Task prompt: Using the listing below, set down each line from the line containing "handle_frame_left();" through the line containing "# ---- materials", both ends included, exactly and with nothing added.
** begin Records supplied **
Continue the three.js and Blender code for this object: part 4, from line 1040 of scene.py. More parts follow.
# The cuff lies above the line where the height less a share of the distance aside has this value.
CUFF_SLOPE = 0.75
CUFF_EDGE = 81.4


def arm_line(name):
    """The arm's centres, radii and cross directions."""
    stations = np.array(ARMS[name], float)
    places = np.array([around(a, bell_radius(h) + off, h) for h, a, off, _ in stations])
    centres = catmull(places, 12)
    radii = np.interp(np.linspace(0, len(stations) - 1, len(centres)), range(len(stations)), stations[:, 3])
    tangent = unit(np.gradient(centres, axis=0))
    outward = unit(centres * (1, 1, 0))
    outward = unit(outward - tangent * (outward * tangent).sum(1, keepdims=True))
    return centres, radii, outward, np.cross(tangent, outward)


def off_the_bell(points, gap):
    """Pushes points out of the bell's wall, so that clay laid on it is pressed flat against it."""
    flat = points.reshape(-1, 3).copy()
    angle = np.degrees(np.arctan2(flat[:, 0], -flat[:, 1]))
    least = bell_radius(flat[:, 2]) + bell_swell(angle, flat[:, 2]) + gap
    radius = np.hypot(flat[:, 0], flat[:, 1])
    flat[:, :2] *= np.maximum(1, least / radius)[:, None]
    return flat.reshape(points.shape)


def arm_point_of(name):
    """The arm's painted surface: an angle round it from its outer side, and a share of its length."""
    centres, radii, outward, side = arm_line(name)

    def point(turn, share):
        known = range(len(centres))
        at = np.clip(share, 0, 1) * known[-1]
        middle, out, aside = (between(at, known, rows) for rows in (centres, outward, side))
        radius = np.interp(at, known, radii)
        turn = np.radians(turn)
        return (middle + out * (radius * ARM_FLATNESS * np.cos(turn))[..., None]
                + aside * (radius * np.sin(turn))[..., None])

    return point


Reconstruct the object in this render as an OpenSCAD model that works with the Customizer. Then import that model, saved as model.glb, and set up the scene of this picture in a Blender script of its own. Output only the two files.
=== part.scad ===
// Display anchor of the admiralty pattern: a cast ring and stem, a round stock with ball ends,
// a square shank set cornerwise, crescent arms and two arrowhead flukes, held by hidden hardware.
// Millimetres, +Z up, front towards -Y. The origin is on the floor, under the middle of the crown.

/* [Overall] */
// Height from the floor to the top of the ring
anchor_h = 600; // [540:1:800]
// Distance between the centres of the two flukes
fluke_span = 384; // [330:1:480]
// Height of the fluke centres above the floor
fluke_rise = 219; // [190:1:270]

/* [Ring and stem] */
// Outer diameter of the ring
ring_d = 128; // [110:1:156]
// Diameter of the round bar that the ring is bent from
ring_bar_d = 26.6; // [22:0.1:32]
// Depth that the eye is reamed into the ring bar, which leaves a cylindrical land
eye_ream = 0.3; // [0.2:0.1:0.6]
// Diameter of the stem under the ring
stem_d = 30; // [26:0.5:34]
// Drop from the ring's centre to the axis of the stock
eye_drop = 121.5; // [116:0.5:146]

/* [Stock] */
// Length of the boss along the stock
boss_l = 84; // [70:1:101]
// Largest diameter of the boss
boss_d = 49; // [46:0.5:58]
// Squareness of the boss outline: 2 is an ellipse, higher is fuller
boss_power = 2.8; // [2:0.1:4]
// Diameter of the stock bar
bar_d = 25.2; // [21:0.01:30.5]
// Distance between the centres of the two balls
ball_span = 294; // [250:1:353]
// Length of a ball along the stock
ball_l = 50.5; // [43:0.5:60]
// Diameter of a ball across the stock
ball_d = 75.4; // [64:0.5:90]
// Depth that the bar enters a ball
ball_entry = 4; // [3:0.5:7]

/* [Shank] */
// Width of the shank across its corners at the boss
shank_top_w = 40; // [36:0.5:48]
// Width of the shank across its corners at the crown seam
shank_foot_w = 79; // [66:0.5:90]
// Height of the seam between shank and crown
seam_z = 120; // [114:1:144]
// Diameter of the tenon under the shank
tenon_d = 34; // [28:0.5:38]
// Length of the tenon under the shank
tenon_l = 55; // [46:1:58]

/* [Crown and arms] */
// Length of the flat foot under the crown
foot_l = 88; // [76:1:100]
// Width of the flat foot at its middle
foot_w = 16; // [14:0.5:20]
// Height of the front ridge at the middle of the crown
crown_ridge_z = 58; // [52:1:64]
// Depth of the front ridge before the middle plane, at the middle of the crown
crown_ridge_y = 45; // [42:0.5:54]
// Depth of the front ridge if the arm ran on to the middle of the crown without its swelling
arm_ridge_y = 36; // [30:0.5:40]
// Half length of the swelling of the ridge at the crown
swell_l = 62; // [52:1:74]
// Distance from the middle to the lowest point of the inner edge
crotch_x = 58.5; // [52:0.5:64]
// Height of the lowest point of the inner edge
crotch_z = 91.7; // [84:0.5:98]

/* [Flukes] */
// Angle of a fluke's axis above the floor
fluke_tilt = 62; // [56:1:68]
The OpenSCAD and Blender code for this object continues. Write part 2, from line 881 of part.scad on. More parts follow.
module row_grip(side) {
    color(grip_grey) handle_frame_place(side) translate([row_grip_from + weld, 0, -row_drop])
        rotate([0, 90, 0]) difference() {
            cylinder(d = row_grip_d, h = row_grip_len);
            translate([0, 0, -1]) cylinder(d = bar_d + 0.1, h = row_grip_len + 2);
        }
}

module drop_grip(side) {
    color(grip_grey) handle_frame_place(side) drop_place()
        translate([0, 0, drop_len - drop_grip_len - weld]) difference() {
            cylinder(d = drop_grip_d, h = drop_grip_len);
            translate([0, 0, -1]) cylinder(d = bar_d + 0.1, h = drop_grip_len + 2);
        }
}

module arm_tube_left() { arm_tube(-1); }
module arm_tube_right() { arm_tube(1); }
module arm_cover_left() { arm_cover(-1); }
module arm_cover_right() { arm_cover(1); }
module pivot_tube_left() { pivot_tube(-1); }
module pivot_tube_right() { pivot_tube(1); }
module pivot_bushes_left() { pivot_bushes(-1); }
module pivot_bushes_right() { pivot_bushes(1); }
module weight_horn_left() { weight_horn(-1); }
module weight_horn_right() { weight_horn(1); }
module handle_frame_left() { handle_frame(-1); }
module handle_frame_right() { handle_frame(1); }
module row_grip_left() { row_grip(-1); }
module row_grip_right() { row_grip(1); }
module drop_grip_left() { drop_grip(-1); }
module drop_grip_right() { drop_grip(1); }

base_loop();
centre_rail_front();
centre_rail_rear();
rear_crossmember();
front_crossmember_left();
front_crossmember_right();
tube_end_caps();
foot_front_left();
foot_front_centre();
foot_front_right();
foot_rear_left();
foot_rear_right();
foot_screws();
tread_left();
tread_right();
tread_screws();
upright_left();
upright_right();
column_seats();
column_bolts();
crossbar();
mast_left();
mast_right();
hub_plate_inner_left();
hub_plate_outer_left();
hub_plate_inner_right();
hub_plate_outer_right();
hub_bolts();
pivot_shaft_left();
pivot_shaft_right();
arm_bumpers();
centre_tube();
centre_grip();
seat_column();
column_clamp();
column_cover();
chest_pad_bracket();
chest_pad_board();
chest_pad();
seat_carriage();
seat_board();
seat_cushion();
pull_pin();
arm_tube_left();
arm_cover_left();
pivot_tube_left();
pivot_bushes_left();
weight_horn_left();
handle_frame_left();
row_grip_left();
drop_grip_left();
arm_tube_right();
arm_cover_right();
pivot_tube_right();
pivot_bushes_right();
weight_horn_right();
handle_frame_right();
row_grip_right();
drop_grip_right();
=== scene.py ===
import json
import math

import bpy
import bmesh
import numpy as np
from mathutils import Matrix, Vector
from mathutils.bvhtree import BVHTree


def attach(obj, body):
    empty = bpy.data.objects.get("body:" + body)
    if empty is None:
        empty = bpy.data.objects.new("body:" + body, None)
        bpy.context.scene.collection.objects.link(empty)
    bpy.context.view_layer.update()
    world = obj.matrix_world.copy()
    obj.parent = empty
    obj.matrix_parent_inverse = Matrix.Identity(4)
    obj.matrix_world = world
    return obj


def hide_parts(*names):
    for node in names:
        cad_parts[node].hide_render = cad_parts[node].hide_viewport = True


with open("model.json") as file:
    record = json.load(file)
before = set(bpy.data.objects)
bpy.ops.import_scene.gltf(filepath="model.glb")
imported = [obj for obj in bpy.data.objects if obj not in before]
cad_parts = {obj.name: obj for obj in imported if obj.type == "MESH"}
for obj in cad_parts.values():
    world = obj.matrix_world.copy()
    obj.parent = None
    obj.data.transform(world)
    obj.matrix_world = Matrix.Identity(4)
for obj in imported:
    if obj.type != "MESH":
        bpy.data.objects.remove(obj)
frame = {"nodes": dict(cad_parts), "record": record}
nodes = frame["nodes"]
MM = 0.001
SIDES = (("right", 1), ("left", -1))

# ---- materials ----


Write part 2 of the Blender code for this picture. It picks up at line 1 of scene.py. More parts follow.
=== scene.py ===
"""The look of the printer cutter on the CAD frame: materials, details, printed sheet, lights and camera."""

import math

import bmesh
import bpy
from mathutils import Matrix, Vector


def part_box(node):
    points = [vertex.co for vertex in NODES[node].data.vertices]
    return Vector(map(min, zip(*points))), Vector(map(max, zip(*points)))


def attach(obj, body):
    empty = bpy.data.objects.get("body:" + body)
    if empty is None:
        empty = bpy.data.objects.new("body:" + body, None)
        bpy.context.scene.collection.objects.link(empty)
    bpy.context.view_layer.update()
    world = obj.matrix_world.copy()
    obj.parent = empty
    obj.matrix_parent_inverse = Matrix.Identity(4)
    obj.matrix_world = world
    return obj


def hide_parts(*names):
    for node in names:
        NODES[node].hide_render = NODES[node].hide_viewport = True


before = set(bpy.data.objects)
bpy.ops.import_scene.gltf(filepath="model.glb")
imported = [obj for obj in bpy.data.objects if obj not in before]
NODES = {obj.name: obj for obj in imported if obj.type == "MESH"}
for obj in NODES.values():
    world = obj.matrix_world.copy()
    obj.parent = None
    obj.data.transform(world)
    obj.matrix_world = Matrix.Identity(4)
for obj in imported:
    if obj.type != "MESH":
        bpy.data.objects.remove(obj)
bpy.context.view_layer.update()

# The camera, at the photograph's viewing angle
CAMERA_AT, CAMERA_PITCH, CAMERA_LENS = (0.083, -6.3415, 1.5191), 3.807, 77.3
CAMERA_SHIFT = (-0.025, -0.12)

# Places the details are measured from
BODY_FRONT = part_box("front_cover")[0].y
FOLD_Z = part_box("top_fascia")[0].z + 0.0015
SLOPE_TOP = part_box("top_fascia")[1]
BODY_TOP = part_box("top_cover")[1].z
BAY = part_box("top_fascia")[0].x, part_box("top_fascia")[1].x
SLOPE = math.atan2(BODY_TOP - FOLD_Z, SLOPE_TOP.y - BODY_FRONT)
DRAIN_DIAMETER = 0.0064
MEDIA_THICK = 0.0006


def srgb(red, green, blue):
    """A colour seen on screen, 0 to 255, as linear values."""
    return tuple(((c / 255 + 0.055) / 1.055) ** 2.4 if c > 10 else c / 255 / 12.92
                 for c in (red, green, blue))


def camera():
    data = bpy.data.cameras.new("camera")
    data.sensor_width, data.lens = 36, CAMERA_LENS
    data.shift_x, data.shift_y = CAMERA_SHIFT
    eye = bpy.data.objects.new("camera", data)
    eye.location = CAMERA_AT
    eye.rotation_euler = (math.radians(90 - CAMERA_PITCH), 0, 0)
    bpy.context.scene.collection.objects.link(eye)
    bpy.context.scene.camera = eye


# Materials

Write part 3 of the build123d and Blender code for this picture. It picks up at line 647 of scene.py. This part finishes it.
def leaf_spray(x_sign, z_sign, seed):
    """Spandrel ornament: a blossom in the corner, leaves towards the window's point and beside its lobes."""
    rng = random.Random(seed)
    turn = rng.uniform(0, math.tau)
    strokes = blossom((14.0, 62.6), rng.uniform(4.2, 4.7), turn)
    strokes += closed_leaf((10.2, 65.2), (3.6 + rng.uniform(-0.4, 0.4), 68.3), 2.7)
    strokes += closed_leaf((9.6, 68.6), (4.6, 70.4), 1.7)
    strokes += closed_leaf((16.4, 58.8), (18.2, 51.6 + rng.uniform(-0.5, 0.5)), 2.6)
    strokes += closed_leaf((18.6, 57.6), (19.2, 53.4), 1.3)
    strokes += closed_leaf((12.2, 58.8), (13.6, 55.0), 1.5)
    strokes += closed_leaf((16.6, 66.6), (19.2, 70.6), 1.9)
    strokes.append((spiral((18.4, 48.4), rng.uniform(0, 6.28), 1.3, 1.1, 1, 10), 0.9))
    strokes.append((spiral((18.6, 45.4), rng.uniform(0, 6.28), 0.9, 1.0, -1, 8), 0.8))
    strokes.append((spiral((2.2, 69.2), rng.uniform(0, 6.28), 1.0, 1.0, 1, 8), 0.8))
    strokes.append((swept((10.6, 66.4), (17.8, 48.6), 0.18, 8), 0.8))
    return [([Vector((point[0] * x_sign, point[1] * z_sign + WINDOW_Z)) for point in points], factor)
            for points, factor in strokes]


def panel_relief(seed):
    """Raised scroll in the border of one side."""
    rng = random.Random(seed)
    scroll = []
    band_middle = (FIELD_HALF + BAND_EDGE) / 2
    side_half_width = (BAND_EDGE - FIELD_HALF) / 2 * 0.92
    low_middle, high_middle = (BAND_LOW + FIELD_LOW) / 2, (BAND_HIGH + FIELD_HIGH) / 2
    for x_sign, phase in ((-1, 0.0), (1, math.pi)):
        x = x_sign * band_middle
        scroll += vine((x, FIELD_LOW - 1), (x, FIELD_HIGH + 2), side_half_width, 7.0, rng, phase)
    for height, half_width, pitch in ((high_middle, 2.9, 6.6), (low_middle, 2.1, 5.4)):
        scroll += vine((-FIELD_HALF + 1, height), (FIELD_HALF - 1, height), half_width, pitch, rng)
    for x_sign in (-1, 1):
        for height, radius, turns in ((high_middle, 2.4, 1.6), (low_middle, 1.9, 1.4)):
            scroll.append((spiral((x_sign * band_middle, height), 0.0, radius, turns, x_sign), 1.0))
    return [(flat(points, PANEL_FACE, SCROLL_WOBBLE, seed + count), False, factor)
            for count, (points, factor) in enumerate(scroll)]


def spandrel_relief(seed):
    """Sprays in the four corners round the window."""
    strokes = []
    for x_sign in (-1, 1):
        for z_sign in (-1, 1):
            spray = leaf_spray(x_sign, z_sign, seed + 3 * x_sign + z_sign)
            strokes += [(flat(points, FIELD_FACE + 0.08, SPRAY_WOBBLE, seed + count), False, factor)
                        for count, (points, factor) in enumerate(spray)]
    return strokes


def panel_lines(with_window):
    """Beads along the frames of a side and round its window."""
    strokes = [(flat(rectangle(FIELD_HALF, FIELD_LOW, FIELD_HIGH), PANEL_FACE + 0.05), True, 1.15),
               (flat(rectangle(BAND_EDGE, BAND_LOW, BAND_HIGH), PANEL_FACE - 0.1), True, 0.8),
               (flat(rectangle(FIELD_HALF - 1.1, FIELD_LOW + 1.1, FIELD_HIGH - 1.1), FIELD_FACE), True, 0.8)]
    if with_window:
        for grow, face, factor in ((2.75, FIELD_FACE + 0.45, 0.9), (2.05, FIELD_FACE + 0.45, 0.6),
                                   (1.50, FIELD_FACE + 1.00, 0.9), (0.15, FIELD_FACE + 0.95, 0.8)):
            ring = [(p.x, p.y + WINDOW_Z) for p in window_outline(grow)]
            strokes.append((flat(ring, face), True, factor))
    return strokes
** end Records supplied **
Solution to the problem:
handle_frame_left();
row_grip_left();
drop_grip_left();
arm_tube_right();
arm_cover_right();
pivot_tube_right();
pivot_bushes_right();
weight_horn_right();
handle_frame_right();
row_grip_right();
drop_grip_right();
=== scene.py ===
import json
import math

import bpy
import bmesh
import numpy as np
from mathutils import Matrix, Vector
from mathutils.bvhtree import BVHTree


def attach(obj, body):
    empty = bpy.data.objects.get("body:" + body)
    if empty is None:
        empty = bpy.data.objects.new("body:" + body, None)
        bpy.context.scene.collection.objects.link(empty)
    bpy.context.view_layer.update()
    world = obj.matrix_world.copy()
    obj.parent = empty
    obj.matrix_parent_inverse = Matrix.Identity(4)
    obj.matrix_world = world
    return obj


def hide_parts(*names):
    for node in names:
        cad_parts[node].hide_render = cad_parts[node].hide_viewport = True


with open("model.json") as file:
    record = json.load(file)
before = set(bpy.data.objects)
bpy.ops.import_scene.gltf(filepath="model.glb")
imported = [obj for obj in bpy.data.objects if obj not in before]
cad_parts = {obj.name: obj for obj in imported if obj.type == "MESH"}
for obj in cad_parts.values():
    world = obj.matrix_world.copy()
    obj.parent = None
    obj.data.transform(world)
    obj.matrix_world = Matrix.Identity(4)
for obj in imported:
    if obj.type != "MESH":
        bpy.data.objects.remove(obj)
frame = {"nodes": dict(cad_parts), "record": record}
nodes = frame["nodes"]
MM = 0.001
SIDES = (("right", 1), ("left", -1))

# ---- materials ----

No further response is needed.